Continuously charging NiMH - best approach?

[tooki]

In the coming weeks I will be rebuilding a couple NiCd packs with NiMh cells and my plan was to leave them permanently trickle charging. I do not quite understand how can that be a problem. How can it be a problem to supply a trickle current equivalent to the self-discharge? Or even a bit less?

They're not optimized for that, and you're basically constantly overcharging them.

[jirij]

Now that we know what your "X" is, I think it would be a better idea to design a relatively well-engineered modern-day fast charger, with the twist that once done, it goes into very low leakage mode, so that you can be confident that leaving the cells on the charger does not discharge them even in long term; basically combining the pros of your initial proposal with the pros of the usual fast chargers.

Yeah, I might eventually do that.

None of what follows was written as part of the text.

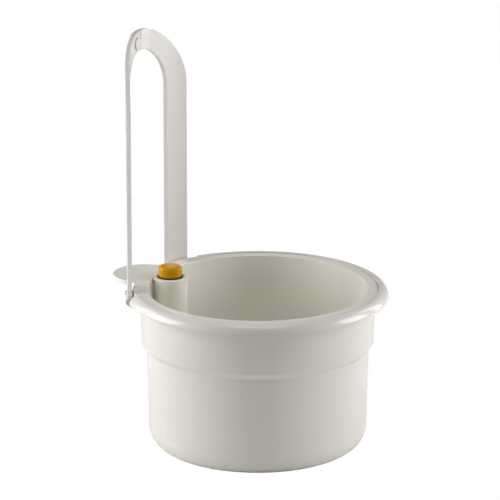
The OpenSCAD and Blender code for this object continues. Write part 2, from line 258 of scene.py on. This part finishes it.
def moulded(name, colour, shade, scuff, roughness=0.2, flow_and_reflection_stretch=(1, 1, 0.15), specular=0.5):
    """Moulded plastic: cloudy tint, faint lines where the melt flowed, light rub marks and a soft
    ripple. On the amber cap these lines are stretched into horizontal darker bands of painted
    reflection.
    """
    f = Finish(name, roughness, specular)
    cloud = f.ramp(f.noise(CLOUD_SCALE, 2), 0.3, 0.7, 0, CLOUD_SHARE)
    # Flow lines in the darker tone; with the amber cap's stretch they lie as horizontal bands of
    # painted reflection.
    lines = f.ramp(f.noise(FLOW_AND_REFLECTION_SCALE, 3, flow_and_reflection_stretch), 0.45, 0.75, 0, FLOW_AND_REFLECTION_SHARE)
    rubbed = f.ramp(f.noise(RUB_SCALE, 5, RUB_STRETCH), 0.66, 0.82, 0, RUB_SHARE)
    tint = f.blend(cloud, colour, shade)
    tint = f.blend(lines, tint, shade)
    tint = f.blend(rubbed, tint, scuff)
    f.link(tint, f.shader.inputs["Base Color"])
    worn = f.ramp(rubbed, 0, RUB_SHARE, roughness, roughness + RUB_ROUGHNESS)
    haze = f.ramp(f.noise(HAZE_SCALE, 3), 0.3, 0.7, -0.015, 0.02)
    f.link(f.add(worn, haze), f.shader.inputs["Roughness"])
    f.bump([f.noise(RIPPLE_SCALE, 1), f.noise(GRAIN_SCALE, 2)], SKIN_STRENGTH, SKIN_DEPTH)
    return f.material


cream = moulded(
    "cream_gloss_plastic",
    (0.74, 0.715, 0.68),
    (0.715, 0.69, 0.65),
    (0.77, 0.75, 0.72),
    roughness=0.15,
)
cream_liner = moulded(
    "cream_liner_plastic",
    (0.81, 0.795, 0.725),
    (0.795, 0.78, 0.705),
    (0.83, 0.82, 0.77),
    roughness=0.19,
)
cream_arm = moulded(
    "cream_arm_plastic",
    (0.70, 0.68, 0.655),
    (0.675, 0.655, 0.625),
    (0.74, 0.72, 0.70),
    flow_and_reflection_stretch=(0.3, 0.3, 0.06),
)
# The cap's flow lines are stretched into horizontal darker bands: painted reflection.
amber = moulded(
    "amber_cap_plastic",
    (0.60, 0.285, 0.0),
    (0.50, 0.225, 0.0),
    (0.68, 0.36, 0.01),
    roughness=0.19,
    flow_and_reflection_stretch=(0.5, 0.5, 3),
    specular=0.14,
)
dark_rubber = moulded(
    "dark_collar_rubber",
    (0.05, 0.03, 0.015),
    (0.035, 0.02, 0.01),
    (0.1, 0.07, 0.05),
    roughness=0.5,
)
grey_strainer = moulded(
    "grey_strainer_plastic",
    (0.2, 0.2, 0.19),
    (0.16, 0.16, 0.15),
    (0.3, 0.3, 0.29),
    roughness=0.45,
)
stem_white = moulded(
    "white_stem_plastic",
    (0.68, 0.67, 0.62),
    (0.62, 0.61, 0.56),
    (0.75, 0.74, 0.7),
    roughness=0.4,
)
washer_grey = moulded(
    "grey_washer_plastic",
    (0.06, 0.06, 0.06),
    (0.04, 0.04, 0.04),
    (0.12, 0.12, 0.12),
    roughness=0.5,
)


def foam():
    """Closed-cell foam of the float: fine beads with dark joints between them."""
    f = Finish("white_float_foam", 0.7, 0.3)
    cells = f.tree.nodes.new("ShaderNodeTexVoronoi")
    cells.inputs["Scale"].default_value = 700
    f.link(f.place, cells.inputs["Vector"])
    joints = f.ramp(cells.outputs["Distance"], 0.3, 0.7, 0, 1)
    tint = f.blend(joints, (0.78, 0.77, 0.73), (0.62, 0.61, 0.57))
    f.link(tint, f.shader.inputs["Base Color"])
    f.link(f.ramp(f.noise(60), 0.3, 0.7, 0.6, 0.8), f.shader.inputs["Roughness"])
    f.bump([cells.outputs["Distance"]], 0.4, 0.15 * MM)
    return f.material


def drawn_steel():
    """Drawn steel of the hinge pins, with fine lines along the wire."""
    f = Finish("drawn_steel_pin", 0.3)
    f.shader.inputs["Metallic"].default_value = 1.0
    lines = f.noise(900, 4, (0.3, 1, 1))
    tint = f.blend(lines, (0.5, 0.5, 0.49), (0.68, 0.68, 0.67))
    f.link(tint, f.shader.inputs["Base Color"])
    f.link(f.ramp(lines, 0.3, 0.7, 0.22, 0.42), f.shader.inputs["Roughness"])
    f.bump([lines], 0.15, 0.03 * MM)
    return f.material


white_foam = foam()
steel = drawn_steel()


# ---- outer pot ----

STEP_BAND = (0.55, 0.75)
BEAD_TOP_DEPTH = 1.5 * MM
BEAD_DEPTH = 8 * MM
BEAD_WIDTH = 4 * MM
FOOT_RISE = 2 * MM


def make_pot():
    pot = from_node("outer_pot", "pot_shell")
    step_low = pot_high.z * STEP_BAND[0]
    step_high = pot_high.z * STEP_BAND[1]
    bead_top = pot_high.z - BEAD_TOP_DEPTH
    bead_foot = pot_high.z - BEAD_DEPTH

    def at_step(point):
        return step_low < point.z < step_high

    def on_top(point):
        return point.z > bead_top

    def on_bead(point):
        return bead_foot < point.z < bead_top and from_axis(point, pot_axis) > rim_r - BEAD_WIDTH

    def at_foot(point):
        return point.z < FOOT_RISE

    round_edges(pot, 0.55 * MM, at_step, steps=4)
    round_edges(pot, 0.5 * MM, on_top, steps=4)
    round_edges(pot, 0.35 * MM, on_bead, steps=3)
    round_edges(pot, 0.3 * MM, at_foot, steps=2)
    finish_piece(pot, "outer_pot", "pot", cream)


# ---- liner ----

LIP_PLAY = 0.01 * MM
COLUMN_CLEARANCE = 12 * MM
FLANGE_UNDERSIDE = (3.2 * MM, 2.5 * MM)
FLANGE_WIDTH = 12 * MM
WELL_DEPTH = 37.5 * MM
WELL_PLAY = 0.5 * MM


def make_liner():
    liner = from_node("liner", "liner_shell")
    under_low = lip_z - FLANGE_UNDERSIDE[0]
    under_high = lip_z - FLANGE_UNDERSIDE[1]
    well_z = liner_low.z + WELL_DEPTH

    def at_mouth(point):
        return point.z > lip_z - LIP_PLAY and from_axis(point, shaft) > COLUMN_CLEARANCE

    def below_flange(point):
        return under_low < point.z < under_high and from_axis(point, pot_axis) > rim_r - FLANGE_WIDTH

    def at_well_mouth(point):
        return abs(point.z - well_z) < WELL_PLAY

    round_edges(liner, 0.7 * MM, at_mouth, steps=4)
    round_edges(liner, 0.4 * MM, below_flange, steps=2)
    round_edges(liner, 0.5 * MM, at_well_mouth, steps=3)
    finish_piece(liner, "liner", "liner", cream_liner)


# ---- loop, clasp and gauge ----

STUD_BUTTON_DEPTH = 2 * MM
CAP_FOOT_RISE = 0.1 * MM


def make_arms():
    for side in ("left", "right"):
        arm = from_node(f"arm_{side}", f"arm_{side}_strap")
        round_edges(arm, 0.45 * MM, everywhere, steps=3, sharp=40)
        finish_piece(arm, f"arm_{side}", f"arm_{side}", cream_arm)


def make_clasp():
    def on_button(point):
        return point.x > stud_high.x - STUD_BUTTON_DEPTH

    stud = from_node("crest_stud", "crest_stud_button")
    round_edges(stud, 0.5 * MM, on_button, steps=4)
    finish_piece(stud, "crest_stud", "arm_left", cream_arm)
    retainer = from_node("crest_retainer", "crest_retainer_ring")
    round_edges(retainer, 0.3 * MM, everywhere, steps=3)
    finish_piece(retainer, "crest_retainer", "arm_left", cream_arm)


def make_gauge():
    def at_cap_foot(point):
        return point.z < cap_low.z + CAP_FOOT_RISE

    cap = from_node("gauge_cap", "gauge_cap_button")
    round_edges(cap, 0.25 * MM, at_cap_foot, steps=3)
    finish_piece(cap, "gauge_cap", "gauge", amber)
    collar = from_node("shaft_collar", "shaft_collar_ring")
    round_edges(collar, 0.2 * MM, everywhere, steps=2)
    finish_piece(collar, "shaft_collar", "liner", dark_rubber)


make_pot()
make_liner()
make_arms()
make_clasp()
make_gauge()

for node, material in (
    ("shaft_strainer", grey_strainer),
    ("gauge_stem", stem_white),
    ("gauge_float", white_foam),
    ("hinge_pin_left", steel),
    ("hinge_pin_right", steel),
    ("hinge_washers_left", washer_grey),
    ("hinge_washers_right", washer_grey),
):
    carried = frame["nodes"][node]
    carried.data.materials.clear()
    carried.data.materials.append(material)


# ---- floor, light and camera ----

WHITE = (1, 1, 1, 1)
FLOOR_SIZE = 12
FLOOR_GAP = 0.05 * MM
FLOOR_COLOUR = (0.88, 0.87, 0.86, 1)
FLOOR_WHITE_SHARE = 0.995
AMBIENT = 0.16
CAMERA_AZIMUTH = 23.1
CAMERA_ELEVATION = 16.7
CAMERA_DISTANCE = 3.353
CAMERA_LENS = 316.8
CAMERA_SENSOR = 36
AIM_LEFT = 5.9
AIM_UP = 28.5


def pale_floor():
    """A pale diffuse floor that keeps the shadow and is nearly white to the camera itself."""
    bpy.ops.object.select_all(action="DESELECT")
    bpy.ops.mesh.primitive_plane_add(size=FLOOR_SIZE, location=(0, 0, cad_box[0].z - FLOOR_GAP))
    floor = bpy.context.active_object
    floor.name = "floor"
    material = bpy.data.materials.new("pale_floor")
    material.use_nodes = True
    tree = material.node_tree
    diffuse = tree.nodes["Principled BSDF"]
    diffuse.inputs["Base Color"].default_value = FLOOR_COLOUR
    diffuse.inputs["Roughness"].default_value = 0.9
    diffuse.inputs["Specular IOR Level"].default_value = 0.1
    white = tree.nodes.new("ShaderNodeEmission")
    white.inputs["Strength"].default_value = 1.0
    seen = tree.nodes.new("ShaderNodeLightPath")
    share = tree.nodes.new("ShaderNodeMath")
    share.operation = "MULTIPLY"
    share.inputs[1].default_value = FLOOR_WHITE_SHARE
    mix = tree.nodes.new("ShaderNodeMixShader")
    tree.links.new(seen.outputs["Is Camera Ray"], share.inputs[0])
    tree.links.new(share.outputs[0], mix.inputs["Fac"])
    tree.links.new(diffuse.outputs["BSDF"], mix.inputs[1])
    tree.links.new(white.outputs["Emission"], mix.inputs[2])
    tree.links.new(mix.outputs["Shader"], tree.nodes["Material Output"].inputs["Surface"])
    floor.data.materials.append(material)


def plain_world():
    """White to the camera, and a weak even light to everything else."""
    world = bpy.data.worlds.new("studio")
    bpy.context.scene.world = world
    world.use_nodes = True
    tree = world.node_tree
    around = tree.nodes["Background"]
    around.inputs["Color"].default_value = WHITE
    around.inputs["Strength"].default_value = AMBIENT
    white = tree.nodes.new("ShaderNodeBackground")
    white.inputs["Color"].default_value = WHITE
    white.inputs["Strength"].default_value = 1.0
    seen = tree.nodes.new("ShaderNodeLightPath")
    mix = tree.nodes.new("ShaderNodeMixShader")
    tree.links.new(seen.outputs["Is Camera Ray"], mix.inputs["Fac"])
    tree.links.new(around.outputs["Background"], mix.inputs[1])
    tree.links.new(white.outputs["Background"], mix.inputs[2])
    tree.links.new(mix.outputs["Shader"], tree.nodes["World Output"].inputs["Surface"])


def direction(azimuth, elevation):
    """Unit vector from the pot towards a place round it, by the camera's own angles."""
    turn = math.radians(azimuth)
    rise = math.radians(elevation)
    return Vector((
        math.sin(turn) * math.cos(rise),
        -math.cos(turn) * math.cos(rise),
        math.sin(rise),
    ))


def softbox(name, turn, elevation, distance, width, height, power):
    """An area lamp facing the rim, turned round the pot from the camera's azimuth."""
    centre = Vector((0, 0, lip_z))
    towards = direction(CAMERA_AZIMUTH + turn, elevation)
    lamp = bpy.data.lights.new(name, "AREA")
    lamp.shape = "RECTANGLE"
    lamp.size = width
    lamp.size_y = height
    lamp.energy = power
    obj = bpy.data.objects.new(name, lamp)
    obj.location = centre + towards * distance
    obj.rotation_euler = (-towards).to_track_quat("-Z", "Y").to_euler()
    bpy.context.scene.collection.objects.link(obj)


def place_camera():
    data = bpy.data.cameras.new("camera")
    data.sensor_width = CAMERA_SENSOR
    data.lens = CAMERA_LENS
    camera = bpy.data.objects.new("camera", data)
    back = direction(CAMERA_AZIMUTH, CAMERA_ELEVATION)
    turn = math.radians(CAMERA_AZIMUTH)
    right = Vector((math.cos(turn), math.sin(turn), 0))
    up = back.cross(right)
    aim = Vector((0, 0, lip_z)) - right * AIM_LEFT * MM + up * AIM_UP * MM
    camera.location = aim + back * CAMERA_DISTANCE
    camera.rotation_mode = "QUATERNION"
    camera.rotation_quaternion = (-back).to_track_quat("-Z", "Y")
    bpy.context.scene.collection.objects.link(camera)
    bpy.context.scene.camera = camera


pale_floor()
plain_world()
softbox("left_softbox", -90, 8, 1.4, 0.9, 1.4, 23)
softbox("right_softbox", 90, 8, 1.4, 0.7, 1.4, 18)
softbox("left_rear_strip", -120, 10, 1.3, 0.25, 1.4, 4)
softbox("right_rear_strip", 124, 10, 1.3, 0.3, 1.4, 5)
softbox("top_softbox", 0, 78, 1.7, 1.0, 1.0, 7)
place_camera()
bpy.context.scene.view_settings.view_transform = "Standard"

I looked around at some charger ICs like MC33342 or BQ24401, and some of them are SPI/i2c programmable, so I could program in my desired top-up charge period (in minutes), and "duty cycle" (in seconds). But many are old (2001 to 2010) and no longer available, and what remains is pretty expensive, given that I'd need ~15 of them. And, as it happens, lcsc.com doesn't have filtering based on battery chemistry, so I'll have to dig through the results to find something cheap (and programmable). ... I guess I could always roll my own solution with adjustable linear regulators, given that I'd already need MCU(s) anyway.

I have several NiCD/NiMH chargers, but they all seem to suck at terminating the charge. They all over-charge to >1.5V while the batteries are rather hot to touch. So I'd like to go with a SMD thermistor as close to the cell as I can get it (fractions of a mm, cutting a hole in each battery holder, maybe adding a thermal pad or a formed thermal conductive silicone plug, for perfect contact).

How can it be a problem to supply a trickle current equivalent to the self-discharge? Or even a bit less?

I don't pretend to understand all the herbs and spices in today's NiMH cells, but there can logically be a difference between applying a voltage potential to a chemical cell long-term (with little current), and for that to have a different effect than applying a higher current short-term.

Not a chemist either, but I know enough to know that the rate of some reactions needs to be controlled, or you get different resulting compounds (see ie. polymerization, or even crystalization).

So it's quite possible that a modern NiMH cell can't be modelled by a simple energy storage equation (X goes in, X minus self-loss comes out). The cell might benefit from a "top-up" charge once in a while, as opposed to constant current equal to self-discharge.